The National Right to Work Committee and its members are determined to stop Shawn Fain and other union bigwigs from exploiting Cemex to expand their coerced ranks and dues revenue dramatically, without ever having to court workers’ electoral support.
That’s why, late last year, Right to Work legislative staff worked with House allies like Reps. Bob Good (R-Va.) and Scott Perry (R-Pa.) as they drafted an amendment to the FY 2024 Labor/HHS/Education Appropriations Bill (H.R.5894) that would block the NLRB from enforcing Cemex.
Pro-forced-unionism House Democrats who were apparently reluctant to go on the record in opposition to secret-ballot votes for workers allowed this amendment to be adopted by the chamber in a voice vote.
“The adoption by the full House of Rep. Perry’s prohibition on the NLRB’s ‘use of funds to implement or enforce’ Cemex as part of H.R.5894 was a significant step forward,” said Mr.
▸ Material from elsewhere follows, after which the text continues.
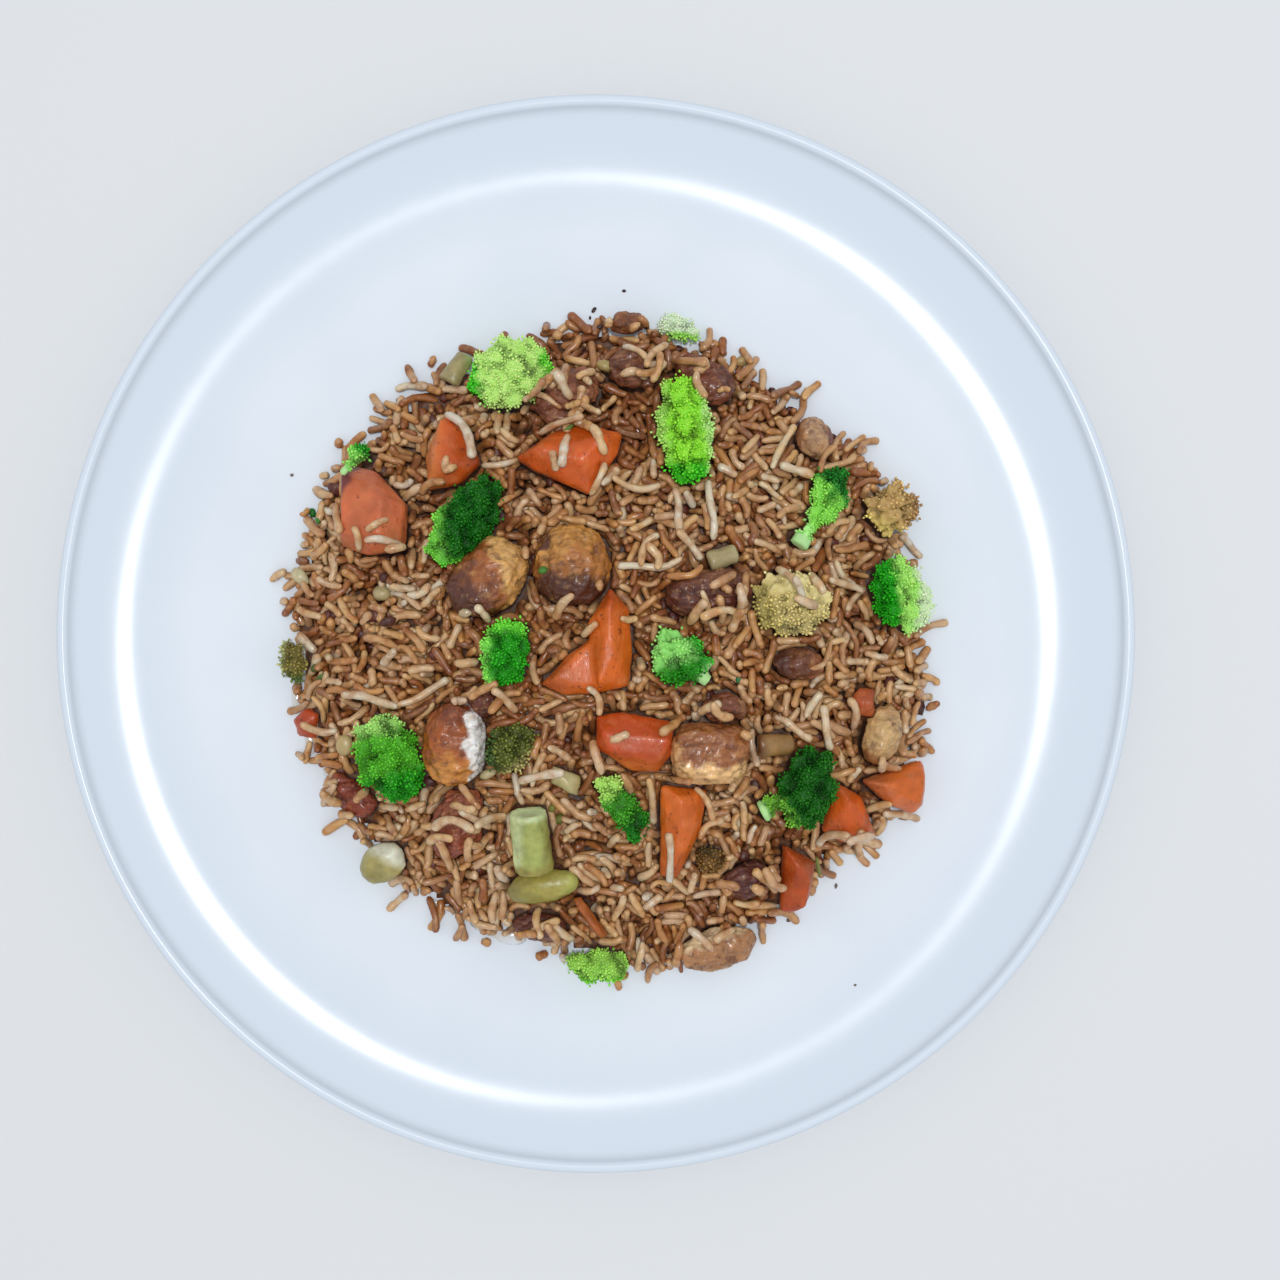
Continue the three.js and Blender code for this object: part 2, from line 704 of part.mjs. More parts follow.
// A grain that would cross a topping or the plate is tried again close by, or left out.
function freeGrain(random, place, core, toppings) {
  const tries = 6;
  const wellTop = PLATE.wellZ + GAP * 0.9;
  const leastHeld = 0.15; // share of the grain that is in the core
  for (let attempt = 0; attempt < tries; attempt += 1) {
    const spread = attempt * 1.5;
    const moved = {
      ...place,
      x: place.x + (random() - 0.5) * spread,
      y: place.y + (random() - 0.5) * spread,
      turn: place.turn + (random() - 0.5) * attempt,
    };
    const grain = grainSolid(random, moved);
    const crossed = toppings.some(
      ({ cutter }) => boxesMeet(cutter, grain) && !cutter.intersect(grain).isEmpty(),
    );
    const held = core.intersect(grain).volume() > leastHeld * grain.volume();
    if (!crossed && held && grain.boundingBox().min[2] > wellTop) {
      return grain;
    }
  }
  return null;
}

function riceSolid(core, toppings) {
  const random = seededRandom(77);
  const places = [
    ...Array.from({ length: GRAIN.atEdge }, (_, index) => edgePlace(random, index)),
    ...Array.from({ length: GRAIN.onTop }, (_, index) => topPlace(random, index)),
  ];
  const grains = places
    .map((place) => freeGrain(random, place, core, toppings))
    .filter((grain) => grain !== null);
  return largestBody(grains.reduce((heap, grain) => heap.add(grain), core));
}

// ---------------------------------------------------------------- the whole

function buildPlateOfRice() {
  const loose = allToppings();
  const boxes = loose.map(({ solid }) => solid.boundingBox());
  const within = (value, low, high) => value > low - 1 && value < high + 1;
  const bareSpot = (x, y) =>
    !boxes.some(({ min, max }) => within(x, min[0], max[0]) && within(y, min[1], max[1]));
  const core = toSolid(coreGeometry(bareSpot, 0));
  const coreCutter = toSolid(coreGeometry(bareSpot, GAP));
  const toppings = fitToppings(loose, coreCutter);

  const whole = new THREE.Group();
  whole.add(namedMesh('plate', plateGeometry(), COLOURS.plate));
  whole.add(namedMesh('rice', toGeometry(riceSolid(core, toppings)), COLOURS.rice));
  toppings.forEach(({ name, look, solid }) => whole.add(namedMesh(name, toGeometry(solid), look)));
  return whole;
}

export default buildPlateOfRice();
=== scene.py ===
"""The looks of a plate of fried rice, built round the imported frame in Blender 4.5.

Shapes are worked out in millimetres in the frame's axes and turned to metres when their object is
made. Every random draw is seeded, so each run gives the same plate.
"""

import itertools
import math

import bpy
import numpy as np
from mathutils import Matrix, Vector
from mathutils.bvhtree import BVHTree


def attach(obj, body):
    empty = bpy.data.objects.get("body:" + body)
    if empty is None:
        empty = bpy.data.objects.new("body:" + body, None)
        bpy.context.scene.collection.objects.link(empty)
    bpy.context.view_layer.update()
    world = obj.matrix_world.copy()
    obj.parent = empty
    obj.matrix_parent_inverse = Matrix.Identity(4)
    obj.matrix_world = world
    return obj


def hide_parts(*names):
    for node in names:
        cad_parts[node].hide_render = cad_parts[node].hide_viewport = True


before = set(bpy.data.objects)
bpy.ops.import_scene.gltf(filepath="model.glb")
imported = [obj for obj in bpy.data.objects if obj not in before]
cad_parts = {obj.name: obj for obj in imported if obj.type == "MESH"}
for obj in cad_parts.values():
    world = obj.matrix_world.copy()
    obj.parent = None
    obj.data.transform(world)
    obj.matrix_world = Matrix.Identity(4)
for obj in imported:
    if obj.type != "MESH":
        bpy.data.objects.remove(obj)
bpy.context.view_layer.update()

MM = 0.001

# ------------------------------------------------------------------ named values

CAMERA = {"place": (11.2, -1.6, 450.0), "focal_px": 1723.0, "image_px": 1280.0}
SENSOR = 36.0

LAMP = {"place": (54.0, 54.0, 1300.0), "diameter": 120.0, "watts": 7.0}
SKY = {"colour": (0.93, 0.96, 1.0), "strength": 0.62}
FLOOR = {"half": 6000.0, "colour": (226, 228, 230), "roughness": 0.9}

PLATE = {
    "radius": 136.6,
    "height": 15.0,
    "thickness": 4.0,
    "lip_width": 3.2,
    "well_z": 7.5,
    "well_radius": 106.7,
    "wall_arc": 67.0,
    "foot_inner": 80.0,
    "foot_outer": 84.5,
    "segments": 256,
    "arc_steps": 18,
}

HEAP = {
    "centre": (4.0, -2.0),
    "half": 97.0,  # of the square grid of heights
    "step": 0.4,
    "coarse_step": 0.8,
    "layer": 7.2,  # depth of loose grains over the dark core
    "relief": 2.1,  # slow ups and downs of the top
    "relief_width": 9.0,
    "pits": 3.2,  # how deep the hollows between clumps are
    "pit_width": 7.0,
    "least_depth": 1.5,
    "core_step": 1.6,
    "highest": 38.3,  # of anything that lies on a topping
}

GRAIN = {
    "most": 6300,
    "radius": (0.94, 1.3),
    "length": (4.4, 10.8),
    "length_spread": (2.0, 2.2),  # the two shape numbers of the random lengths
    "bow": 0.05,  # by the length, as the next two
    "strong_bow": 0.16,
    "wave": 0.022,
    "strong_bends": 0.36,
    "leaning": 0.36,
    "leaning_length": (2.3, 5.4),
    "lean": (0.5, 1.2),  # rise by length of those that lean
    "following": 0.4,  # the share that lies as its neighbours do
    "straying": 0.35,  # radians
    "patch": 8.0,
    "samples": 11,
    "aside": 0.55,  # where the sides of a grain are looked at, as a share of its radius
    "rings": 8,
    "sides": 8,
    "spots": 500,
    "tries": 90,
    "misses": 60,
    "chance": 0.5,  # how much luck there is in which grain is laid next
    "press": 0.6,  # how far grains press into what carries them
    "steepest": 0.9,
    "most_sag": 1.4,
    "on_topping": 0.34,
    "overhang": 0.55,
    "edge_height": 2.4,
    "most_room": 2.0,
    "air": 0.45,  # what a millimetre of air under a grain costs
    "least_room": -0.9,
    "bits_room": 0.4,
    "cover": 0.35,  # how far something stands over a grain that hides it
    "in_sight": 0.12,  # the share not hidden from which a grain counts as one that shows
}
NEVER = -10.0  # the score of a grain that may not be laid

BITS = {"count": 110, "radius": (0.8, 1.9), "spots": 30, "one_of": 6, "middle": 0.55, "top": 0.8}

# How many grains lie over toppings: square millimetres for each, and where, by their half size.
OVER_MEAT = {"area": 26.0, "reach": (0.35, 1.1)}
OVER_EDGES = {"area": 260.0, "reach": (1.0, 1.18)}
OVER = {"longest": 9.0, "tone": (0.25, 0.85), "on_bare": 0.1}


def srgb(red, green, blue):
    """A colour as a picture gives it, 0 to 255, as linear light."""
    values = np.array([red, green, blue], float) / 255.0
    return np.where(values <= 0.04045, values / 12.92, ((values + 0.055) / 1.055) ** 2.4)


# ------------------------------------------------------------------ numbers and shapes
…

Mourad.
“Unfortunately, the House adjourned in 2023 without ever passing H.R.5894 itself, and there is a great danger that the substitute appropriations legislation that emerges this winter will drop the ban on enforcing Cemex, largely because a handful of Big Labor-appeasing House Republicans don’t want it.
“And the fact is, as long as Big Labor controls the White House and the Senate, it will be an uphill battle to get Congress to use its appropriations power to rein in Joe Biden’s radically pro-forcedunionism NLRB appointees.
“But this is a battle Right to Work supporters must fight.
“The Committee and its members are doing everything we can to see that the prohibition on Cemex enforcement remains in H.R.5894 and in any Labor/HHS/Education appropriations legislation that emerges to replace it.”